Several big factors — and thousands of little ones — contribute to that stress.

“On the one hand, you have this very personal moment that’s actually very private. [A wedding] is a celebration of setting in stone, well, semipermanent stone” — here Streep, who’s been married three times, lets out a huge guffaw — “the most intimate relationship of a woman’s life. However, it’s going to be memorialized in public.”

Then there’s the question of taste: “What’s appropriate, what’s pretty, what’s traditional, suddenly get filtered into that private moment made public,” she says and notes, “The mother has her own idea of the fairy tale.”

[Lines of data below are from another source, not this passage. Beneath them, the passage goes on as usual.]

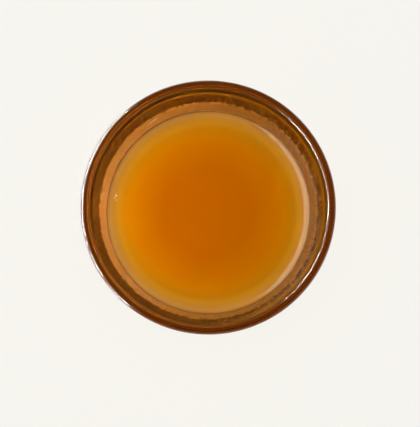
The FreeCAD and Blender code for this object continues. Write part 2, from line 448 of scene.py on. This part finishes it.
def coffee_film_with_painted_shade():
    """Coffee left on the glass above the drink, with painted shade in it.

    A thin brown film with runs in it, through which the wall looks dull and
    streaky. It coats a ragged band all round, more on the left, and above that
    only the left, nearly up to the lip. The film, its runs and its ragged edges
    are coffee residue; its being thick on the left and thin on the right is
    painted shade, darker where the wall gets less light.
    """
    material = new_material("thin brown coffee film with painted shade")
    place = place_on(material)
    split = node(material, "SeparateXYZ", {0: place}).outputs
    runs = node(material, "Mapping", {"Vector": place, "Scale": (1, 1, 1 / STREAK_LENGTH)})
    noise = {"Vector": runs, "Scale": 1 / (STREAK_WIDTH * MM), "Detail": 3.0}
    streaks = node(material, "TexNoise", noise)

    def streaky(between, inside):
        """A value that differs between and in the streaks."""
        return fade(material, streaks, *STREAK_CONTRAST, between, inside)

    def blend(factor, first, second):
        return node(material, "Mix", {0: factor, 2: first, 3: second})

    def above(edge, ragged, tilt, complete):
        """1 above a ragged edge of the band, 0 below it."""
        lean = maths(material, "MULTIPLY", split["Y"], tilt)
        height = maths(material, "SUBTRACT", split["Z"], lean)
        height = maths(material, "ADD", height, streaky(-ragged * MM, ragged * MM))
        return fade(material, height, (edge - EDGE_BELOW) * MM, (edge + complete) * MM)

    # painted shade: the band's film thins towards the lit right
    to_right = fade(material, split["X"], *(side * MM for side in BAND_SIDES))
    band = blend(to_right, streaky(*BAND_LEFT), streaky(*BAND_RIGHT))
    # painted shade: the film above the band fades out towards the lit right
    aside = maths(material, "MULTIPLY", split["Y"], UPPER_TURN)
    across = maths(material, "ADD", split["X"], aside)
    toward_lit_side = fade(material, across, *(side * MM for side in UPPER_SIDES))
    upper = blend(toward_lit_side, streaky(*UPPER_LEFT), streaky(*UPPER_RIGHT))
    in_band = above(BAND_EDGES[0], RAGGED[0], 0.0, EDGE_ABOVE[0])
    over_band = above(BAND_EDGES[1], RAGGED[1], BAND_TILT, EDGE_ABOVE[1])
    cover = blend(over_band, blend(in_band, streaky(*BELOW_BAND), band), upper)
    film = node(
        material,
        "BsdfPrincipled",
        {
            "Base Color": linear(FILM_COLOUR),
            "Roughness": 0.6,
            "Specular IOR Level": 0.0,
            "Alpha": cover,
        },
    )
    node(material, "OutputMaterial", {"Surface": film})
    return material


# pale gold: partly the froth's own colour and partly a painted glint
BUBBLE_FROTH_AND_GLINT = "#F6E2B4"


def coffee_froth():
    """Small bubbles that pouring leaves on coffee, held by its oils.

    Their pale gold is partly the froth's own colour and partly a painted glint,
    so they show as light specks, with a wet shine.
    """
    material = new_material("pale gold coffee froth with painted glint")
    froth = node(
        material,
        "BsdfPrincipled",
        {
            "Base Color": linear(BUBBLE_FROTH_AND_GLINT),
            "Roughness": 0.1,
            "IOR": 1.33,
            "Transmission Weight": 0.3,
        },
    )
    node(material, "OutputMaterial", {"Surface": froth})
    return material


FLOOR_COLOUR = "#F5F3ED"
FLOOR_GLOW = 0.95  # share of its own colour that the floor shows the camera whatever the light


def pale_floor():
    """Matt pale paper that shows its colour to the camera and keeps a soft shadow."""
    material = new_material("matt pale paper")
    path = node(material, "LightPath").outputs
    seen = path["Is Camera Ray"]
    for ray in ("Is Glossy Ray", "Is Transmission Ray"):
        seen = maths(material, "MAXIMUM", seen, path[ray])
    share = maths(material, "MULTIPLY", seen, FLOOR_GLOW)
    paper = node(material, "BsdfDiffuse", {"Color": linear(FLOOR_COLOUR)})
    glow = node(material, "Emission", {"Color": linear(FLOOR_COLOUR)})
    surface = node(material, "MixShader", {0: share, 1: paper, 2: glow})
    node(material, "OutputMaterial", {"Surface": surface})
    return material


# ---- the pieces --------------------------------------------------------------


def finish(piece, material, stands_for=None):
    """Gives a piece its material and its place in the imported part."""
    piece.data.materials.append(material)
    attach(piece, "root")
    if stands_for:
        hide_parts(stands_for)


cup = turned("glass_cup", cup_outline(), CUP_SIDES)
finish(cup, amber_glass(), stands_for="cup")

coffee = turned("coffee_drink", coffee_outline(), CUP_SIDES)
finish(coffee, cloudy_coffee(), stands_for="coffee")

film = turned("coffee_film_with_painted_shade", film_outline(), FILM_SIDES)
finish(film, coffee_film_with_painted_shade())

froth = coffee_froth()
for number, (radius_out, azimuth, size) in enumerate(BUBBLES, start=1):
    bubble = turned(f"bubble_{number}", bubble_outline(size), BUBBLE_SIDES)
    turn = math.radians(azimuth)
    spot = (radius_out * math.cos(turn), radius_out * math.sin(turn), meniscus_height(radius_out))
    bpy.ops.object.mode_set(mode="EDIT")
    bpy.ops.mesh.select_all(action="SELECT")
    bpy.ops.transform.translate(value=Vector(spot) * MM)
    bpy.ops.object.mode_set(mode="OBJECT")
    finish(bubble, froth)

# ---- studio: metres, degrees and watts ---------------------------------------

FLOOR_SIZE = 6.0

bpy.ops.object.select_all(action="DESELECT")
bpy.ops.mesh.primitive_plane_add(size=FLOOR_SIZE)
floor = bpy.context.object
floor.name = "floor"
floor.data.materials.append(pale_floor())

WINDOW_AZIMUTH = 177.5
WINDOW_ELEVATION = 23.0
WINDOW_POWER = 0.37
SILL_ELEVATION = 7.0
SILL_SIZE = (0.4, 0.016)
SILL_POWER = 2.6
FILL_AZIMUTH = 15.0
FILL_ELEVATION = 20.0
FILL_POWER = 0.25
SIDE_LAMP_DISTANCE = 0.16
SIDE_LAMP_SIZE = (0.41, 0.123)
TOP_ELEVATION = 90.0
TOP_DISTANCE = 0.8
TOP_SIZE = (0.4, 0.4)
TOP_POWER = 4.5
LIP_CENTRE = Vector((0, 0, CUP_HEIGHT * MM))


def soft_box(name, azimuth, elevation, distance, size, power):
    """A rectangular lamp that faces the middle of the lip."""
    light = bpy.data.lights.new(name, "AREA")
    light.shape = "RECTANGLE"
    light.size, light.size_y = size
    light.energy = power
    lamp = bpy.data.objects.new(name, light)
    bpy.context.collection.objects.link(lamp)
    turn, rise = math.radians(azimuth), math.radians(elevation)
    level = math.cos(rise)
    way = Vector((level * math.cos(turn), level * math.sin(turn), math.sin(rise)))
    lamp.location = LIP_CENTRE + way * distance
    lamp.rotation_euler = way.to_track_quat("Z", "Y").to_euler()
    lamp.visible_camera = False
    return lamp


soft_box(
    "window", WINDOW_AZIMUTH, WINDOW_ELEVATION, SIDE_LAMP_DISTANCE, SIDE_LAMP_SIZE, WINDOW_POWER
)
sill = soft_box("sill", WINDOW_AZIMUTH, SILL_ELEVATION, SIDE_LAMP_DISTANCE, SILL_SIZE, SILL_POWER)
fill = soft_box(
    "fill", FILL_AZIMUTH, FILL_ELEVATION, SIDE_LAMP_DISTANCE, SIDE_LAMP_SIZE, FILL_POWER
)
top = soft_box("top", WINDOW_AZIMUTH, TOP_ELEVATION, TOP_DISTANCE, TOP_SIZE, TOP_POWER)
sill.visible_diffuse = sill.visible_transmission = False  # only a glint on the shiny rim
fill.visible_glossy = top.visible_glossy = False  # light on the drink, no mirror image in it

SKY_GREY = 0.4
SKY_FADE = (0.2, 0.85)  # sines of the elevations between which it goes black


def studio_world():
    """A dim grey sky that is black overhead, and pale paper where the camera sees it."""
    world = bpy.data.worlds.new("studio")
    world.use_nodes = True
    world.node_tree.nodes.clear()
    way = node(world, "TexCoord").outputs["Generated"]
    up = node(world, "SeparateXYZ", {0: way}).outputs["Z"]
    greys = ((SKY_FADE[0], (SKY_GREY, SKY_GREY, SKY_GREY, 1.0)), (SKY_FADE[1], (0.0, 0.0, 0.0, 1.0)))
    sky = node(world, "Background", {"Color": ramp(world, up, greys)})
    backdrop = node(world, "Background", {"Color": linear(FLOOR_COLOUR)})
    seen = node(world, "LightPath").outputs["Is Camera Ray"]
    surface = node(world, "MixShader", {0: seen, 1: sky, 2: backdrop})
    node(world, "OutputWorld", {"Surface": surface})
    return world


bpy.context.scene.world = studio_world()

# ---- camera ------------------------------------------------------------------

CAMERA_ELEVATION = 84.8
CAMERA_DISTANCE = 0.6
CUP_SHARE = 0.60857  # of the frame's width that the cup fills
CUP_LEFT, CUP_UP = 0.00405, 0.01643  # how far it sits off the frame's middle, in the same shares
SENSOR = 36.0  # mm across

camera_data = bpy.data.cameras.new("camera")
camera = bpy.data.objects.new("camera", camera_data)
bpy.context.collection.objects.link(camera)
rise = math.radians(CAMERA_ELEVATION)
camera.location = LIP_CENTRE + Vector((0, -math.cos(rise), math.sin(rise))) * CAMERA_DISTANCE
camera.rotation_euler = (math.pi / 2 - rise, 0, 0)
cup_width = (cup_high.x - cup_low.x) * MM
camera_data.sensor_fit = "HORIZONTAL"
camera_data.sensor_width = SENSOR
camera_data.lens = SENSOR * CAMERA_DISTANCE * CUP_SHARE / cup_width
camera_data.shift_x, camera_data.shift_y = CUP_LEFT, -CUP_UP
bpy.context.scene.camera = camera
bpy.context.scene.view_settings.view_transform = "Standard"
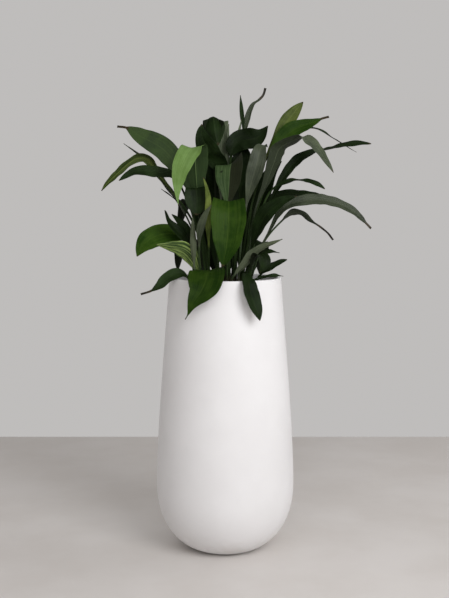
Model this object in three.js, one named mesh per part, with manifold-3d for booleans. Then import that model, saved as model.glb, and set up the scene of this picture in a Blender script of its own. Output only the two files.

It may seem to the bride and groom that this party is all about them, but, more often than not, it’s much more about the bride’s parents, who, Streep points out, traditionally get top billing on the invitation. “It’s the big show,” she says. “You’re showing off your child; you’re showing off what you’ve accomplished. You’re showing off … how well you’ve done, how well you’ve lived, how well your daughter is about to live.”

The mother of the bride gets to be the star of the night without any of the anxiety of actually getting married.

And then there are the issues of “clothes and hair and weight and all of that stuff, which are flashpoints that occur between all mothers and daughters,” Streep says. “Suddenly, there they are under the microscope.”

My mom keeps saying, when I fight her on Porta-Potty styles and potential hairdos, “This is the wedding I never had.”

She got married in her parents’ front yard in 1979. She and my dad had been living together in Switzerland, where they met. Shortly after they got engaged, they decided to move to the States and get married there. There’s no cute engagement story — no surprise skywriting or even a diamond ring. They just decided in bed one morning that they wanted to spend the rest of their lives together.

They moved in August and planned the wedding for September. “Mum and Dad did most of it,” my mother writes me in an email. “They decided on the time, the food, the booze … I had no interest in decorations or fanfare and didn’t want a wedding cake.” Her mother prepared a single pot of chili for 80 guests, and my grandfather bought way too much alcohol. People got trashed — but my mother always says it was a great party.

A couple of weeks ago, an old friend of my mom’s sent her some photos from that wedding. When I spotted them on the kitchen counter during a recent visit, she was dismissive. “Oh, it was such a cheap wedding. It wasn’t anything special,” she said. I flipped through the photos: guests milling in the driveway, two potted mums propped up against the rock where the ceremony took place, members of my dad’s English family all wearing — for reasons that remain unclear — matching Holly Hobbie dresses and hats. And then there’s one of my mother. Her smile is radiant.

She always says she looked like a goat on her wedding day. I have no idea what that even means. I’ve always thought she looked beautiful — though I did wear her toga-like wedding dress to my third-grade Roman Empire reenactment day.

I wanted a simple wedding, like my mom’s, and still can’t fully understand why, if it was good enough for her, it wouldn’t be good enough for me. I wasn’t one of those girls who’d planned every detail of her fairy-tale wedding by the time she turned 13. The closest I got to a wedding fantasy was deciding that I wanted to look like Jenny when she marries Forrest Gump: flowers in my hair, barefoot in my parents’ front yard.

In reality, my parents’ front yard, next to a busy street, would be a terrible place for a wedding. As would many of the other locales for a “simple” wedding I dreamed up early in the process. I wanted to tie the knot at the summit of Camel’s Hump, until my mom put her foot down. There’s no way in hell most guests would be willing to hike two and a half hours to the ceremony. Then I wanted to get married on the rocks that jut into Lake Champlain at Button Bay. All the guests would watch from the water, floating in canoes, Sunfishes and inner tubes. You can imagine what my mother said about that idea.

And, of course, if the parents are paying — mine are — there’s not much the bride, or the groom, can do to fight it.

Instead, we’ve learned to compromise. The longer I’ve been engaged, the more Daniel and I have been willing to bend. We didn’t want a registry. But when a dear friend suggested we spend an afternoon at Macy’s zapping formal china with the registry scan gun, I took her up on it. (OK, it was super fun.) It turned out that reconnecting with her meant a whole lot more to me than clinging to the abstract notion that registries are impersonal and materialistic.

I fought my mother on inviting relatives I’ve never met. But she kept bringing it up, her voice getting sadder each time. In the end, it meant more to her to invite those people than it did to me not to. So on the list they went.

If I step back from the little fights with my mother, it’s easy to see what’s been happening. Streep describes the mother-daughter relationship thus: “At the very beginning, there’s this great attunement and there’s this mirroring. Then you hit adolescence, and you start to establish the differences between you.”

When you get married, she says, “It’s a seismic shift, because the primary relationship shifts from your parents to your husband … and your mother’s probably feeling it on the other side. There’s a huge gain in this for her, obviously, but there’s also loss.”

We’re not really fighting over Porta-Potties; we’re figuring out, in a way, how to say good-bye.

And who’s to say I won’t be just like her if I’m ever a mother of the bride? “I’d really like to know that I will act differently in this situation,” says a friend of mine, who is still struggling to repair her relationship with her mom after a scorched-earth wedding-planning process. “But I can’t be sure.”